Всё чаще и чаще наступают времена, когда ничего не хочется в этом мире для себя и когда совсем ясно видишь (чувствуешь), что ты не то сложное телесное существо со всеми своими воспоминаниями, привычками, страстями, а что ты та духовная сущность, кот[орая] заперта в этот со всех сторон окрашенный твоими наклонностями, привычками, страстями фонарь; и что ты не можешь ничего видеть, понимать иначе, как через этот фонарь, и что ты и фонарь — две вещи разные; и что скучно смотреть через этот, тобой же разрисованный, всё тот же фонарь и хочется смотреть в себя, или подняться выше и смотреть через окрашенные стенки туда, где нет преград и лишений. Хочется только помнить бога, быть с ним, и не хочется действовать.

Вероятно, это на время только, но теперь я особенно сильно чувствую это и рад этому, и п[отому] ч[то] знаю, что это так должно быть, уж наверное так, когда будешь умирать.

Хотел я всё это время написать художеств[енное] что-нибудь, такое, что содействова[ло бы] мною же поставленным требованиям. Но ничего не мог. Нынче бросил и начал то, что нужнее: о причинах зла, о воспитании и т. д.2 Если бог велит написать, вы увидите. Это могу писать, п[отому] ч[то] это нужно, и я знаю, как мне кажется, то, чего большинство не знает, и, мож[ет] б[ыть], могу сказать.

Вы же, там в Англии, в разгаре работы. Это прекрасно, п[отому] ч[то] я знаю, что у вас после периода работы наступает период критического отношения с божеской точки зрения к своей работе, и поэтому работа не направится дурно.

Здесь теперь в Москве и Таня и Маша с мужем, и я ей очень рад. Она хороша, жива, несмотря на физич[ескую] слабость.

Был у меня меньшой Дитерихс3 и очень понравился.

St. John4 остался там, и ему, думаю, будет хорошо.

Ну прощайте.

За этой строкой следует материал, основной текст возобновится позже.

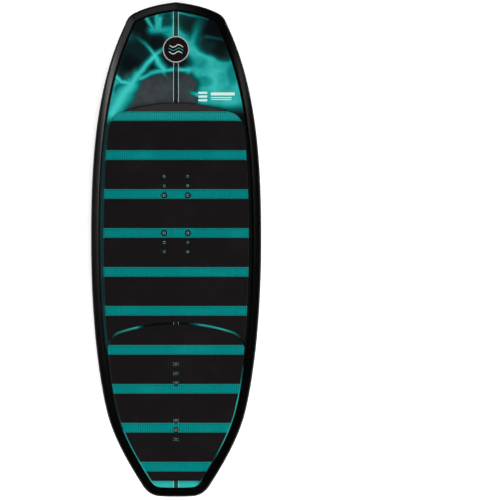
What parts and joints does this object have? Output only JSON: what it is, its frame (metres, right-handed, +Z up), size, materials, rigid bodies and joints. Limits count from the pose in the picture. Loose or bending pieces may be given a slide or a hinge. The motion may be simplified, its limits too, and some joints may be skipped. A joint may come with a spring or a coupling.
{
  "type": "wakeboard",
  "caption": "Short wide foil-style wakeboard: striped foam deck pads, threaded strap inserts, bevelled black rail, and two slotted foil tracks in a flat base with sliding nuts.",
  "frame": {"origin": "middle of the board's length and width, on the plane its flat base rests on", "axes": "+Y to the nose, +X to the right seen from above with the nose forward, +Z up out of the deck"},
  "size_m": [0.46, 1.334, 0.065],
  "materials": {
    "core_foam": "white expanded foam",
    "stringer_wood": "plain pale plywood",
    "hard_foam": "high-density foam",
    "deck_print": "gloss laminate, teal and black marbled print",
    "base_print": "gloss laminate, black and dark grey marbled print",
    "rail": "black, satin to gloss",
    "track_nylon": "dark grey glass-filled nylon",
    "nut_steel": "dark passivated steel",
    "insert_nylon": "black nylon",
    "bush_steel": "stainless steel",
    "pad_teal": "teal closed-cell foam, ribbed",
    "pad_black": "black closed-cell foam, fine grain",
    "badge": "black domed badge with a silver ring",
    "label": "white sticker with an orange header"
  },
  "bodies": {
    "board": {"core_left": "core_foam", "core_right": "core_foam", "centre_stringer": "stringer_wood", "foil_block": "hard_foam", "front_insert_blocks": "hard_foam", "rear_insert_blocks": "hard_foam", "deck_skin": "deck_print", "base_skin": "base_print", "rail_band": "rail", "foil_track_left": "track_nylon", "foil_track_right": "track_nylon", "front_insert_housings": "insert_nylon", "rear_insert_housings": "insert_nylon", "front_insert_bushes": "bush_steel", "rear_insert_bushes": "bush_steel", "front_pad_sheet": "pad_teal", "tail_pad_sheet": "pad_teal", "front_pad_band_1": "pad_black", "front_pad_band_2": "pad_black", "front_pad_band_3": "pad_black", "front_pad_band_4": "pad_black", "front_pad_band_5": "pad_black", "front_pad_band_6": "pad_black", "front_pad_band_7": "pad_black", "tail_pad_band_1": "pad_black", "tail_pad_band_2": "pad_black", "tail_pad_band_3": "pad_black", "tail_pad_band_4": "pad_black", "tail_pad_band_5": "pad_black", "deck_badge": "badge", "base_label": "label"},
    "nut_left_front": {"track_nut_left_front": "nut_steel"},
    "nut_left_rear": {"track_nut_left_rear": "nut_steel"},
    "nut_right_front": {"track_nut_right_front": "nut_steel"},
    "nut_right_rear": {"track_nut_right_rear": "nut_steel"}
  },
  "joints": [
    {"name": "nut_left_front_slide", "type": "slide", "parent": "board", "child": "nut_left_front", "axis": [0, 1, 0], "range_m": [-0.07, 0.037]},
    {"name": "nut_left_rear_slide", "type": "slide", "parent": "board", "child": "nut_left_rear", "axis": [0, 1, 0], "range_m": [-0.037, 0.07]},
    {"name": "nut_right_front_slide", "type": "slide", "parent": "board", "child": "nut_right_front", "axis": [0, 1, 0], "range_m": [-0.07, 0.037]},
    {"name": "nut_right_rear_slide", "type": "slide", "parent": "board", "child": "nut_right_rear", "axis": [0, 1, 0], "range_m": [-0.037, 0.07]}
  ]
}
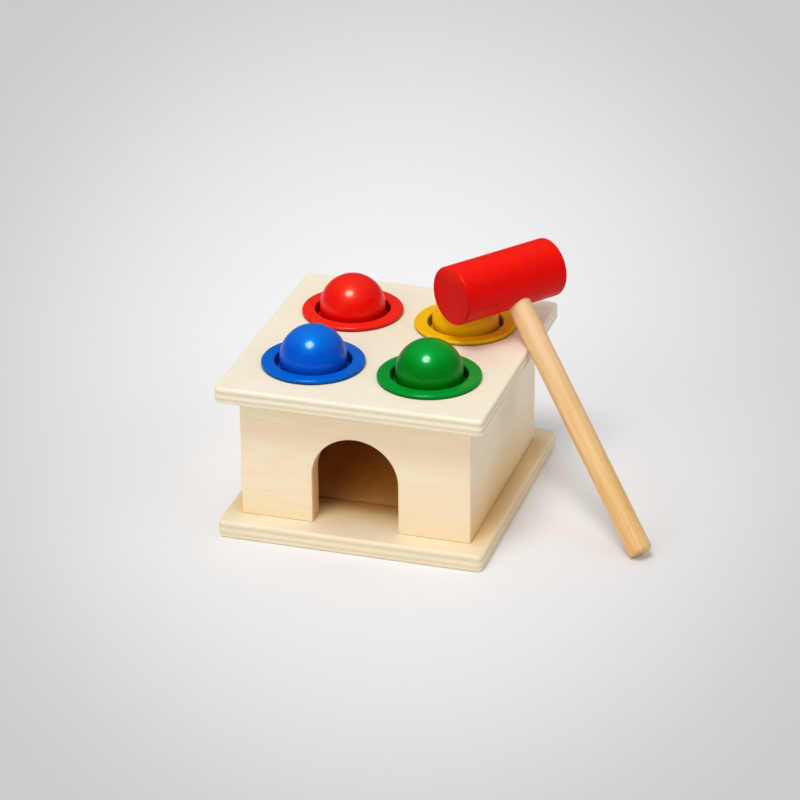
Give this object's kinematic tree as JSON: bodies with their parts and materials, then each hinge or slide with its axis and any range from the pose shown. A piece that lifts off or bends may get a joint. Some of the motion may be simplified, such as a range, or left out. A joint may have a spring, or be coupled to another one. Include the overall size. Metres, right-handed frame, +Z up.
{
  "type": "ball pounding box",
  "caption": "Wooden toy box with coloured balls held in rings on its top, an arched door below where knocked-through balls roll out, and a red-headed mallet leaning on it.",
  "frame": {"origin": "centre of the base panel's underside, on the surface that the box stands on", "axes": "+X to the right along the front, the arched door faces -Y, +Z up; the mallet leans on the +X side"},
  "size_m": [0.2813, 0.193, 0.1678],
  "materials": {
    "plywood": "birch plywood, sanded and clear lacquered, plies showing at the edges",
    "birch": "pale solid wood, sanded, clear satin lacquer",
    "beech": "beech rod, sanded, clear satin lacquer",
    "mallet_paint": "turned wood under glossy red paint",
    "screw_steel": "zinc plated",
    "paint_red": "turned wooden ball under glossy red paint",
    "ring_red": "moulded red ring, glossy",
    "soft_red": "soft red rubber, matt",
    "paint_yellow": "turned wooden ball under glossy yellow paint",
    "ring_yellow": "moulded yellow ring, glossy",
    "soft_yellow": "soft yellow rubber, matt",
    "paint_blue": "turned wooden ball under glossy blue paint",
    "ring_blue": "moulded blue ring, glossy",
    "soft_blue": "soft blue rubber, matt",
    "paint_green": "turned wooden ball under glossy green paint",
    "ring_green": "moulded green ring, glossy",
    "soft_green": "soft green rubber, matt"
  },
  "bodies": {
    "box": {"base_panel": "plywood", "top_panel": "plywood", "front_wall": "birch", "back_wall": "birch", "left_wall": "birch", "right_wall": "birch", "ball_ramp": "plywood", "ramp_rail_left": "birch", "ramp_rail_right": "birch", "ring_red": "ring_red", "ring_yellow": "ring_yellow", "ring_blue": "ring_blue", "ring_green": "ring_green", "grip_red": "soft_red", "grip_yellow": "soft_yellow", "grip_blue": "soft_blue", "grip_green": "soft_green", "top_dowels": "beech", "base_screws": "screw_steel", "corner_splines": "beech"},
    "ball_red": {"ball_red": "paint_red"},
    "ball_yellow": {"ball_yellow": "paint_yellow"},
    "ball_blue": {"ball_blue": "paint_blue"},
    "ball_green": {"ball_green": "paint_green"},
    "mallet": {"mallet_head": "mallet_paint", "mallet_handle": "beech"}
  },
  "joints": [
    {"name": "drop_red", "type": "slide", "parent": "box", "child": "ball_red", "axis": [0, 0, -1], "range_m": [0, 0.047], "deforming": ["grip_red"]},
    {"name": "drop_yellow", "type": "slide", "parent": "box", "child": "ball_yellow", "axis": [0, 0, -1], "range_m": [0, 0.047], "deforming": ["grip_yellow"]},
    {"name": "drop_blue", "type": "slide", "parent": "box", "child": "ball_blue", "axis": [0, 0, -1], "range_m": [0, 0.075], "deforming": ["grip_blue"]},
    {"name": "drop_green", "type": "slide", "parent": "box", "child": "ball_green", "axis": [0, 0, -1], "range_m": [0, 0.075], "deforming": ["grip_green"]},
    {"name": "mallet_lift", "type": "slide", "parent": "box", "child": "mallet", "axis": [0, 0, 1], "range_m": [0, 0.2]}
  ]
}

Привет всем друзьям.

Л. Т.

9 января.

Писал вчера и боюсь, что письмо это произведет на вас унылое впечатление. Это было бы несправедливо.

Если нет энергии внешней деятельности, то есть большое, давно, да и никогда не испытанное прежде спокойствие, отсутствие осуждения и раздражения против людей.

Если не смотришь на мир через надоевшие свои рисунки стекол, то больше занят разжиганием огня, света, к[оторый] горит в фонаре. А то смотреть через стекла на мир — это сновидения действительности, а смотреть на одни стекла — это сновидения во сне.

Пожалуйста, не показывайте никому всю эту чепуху. Я могу ее писать только вам, зная, что вы почти поймете. Если не поймете (как и должно быть), то направите свою мысль на то же, на что и я. А этого я только и хотел: духовно сблизиться с вами.

Что здоровье Димы? Поправился ли?

Примечания

Отрывок напечатан в журнале «Русская мысль» 1913, № 6, стр. 75.

1

2 Статью эту Толстой оставил в самом начале. Это начало было затем использовано при работе над «Воззванием», которое Толстой писал в мае и июне 1898 г., но тоже не закончил.

3

4 Син-Джон временно остался на Кавказе для помощи духоборам.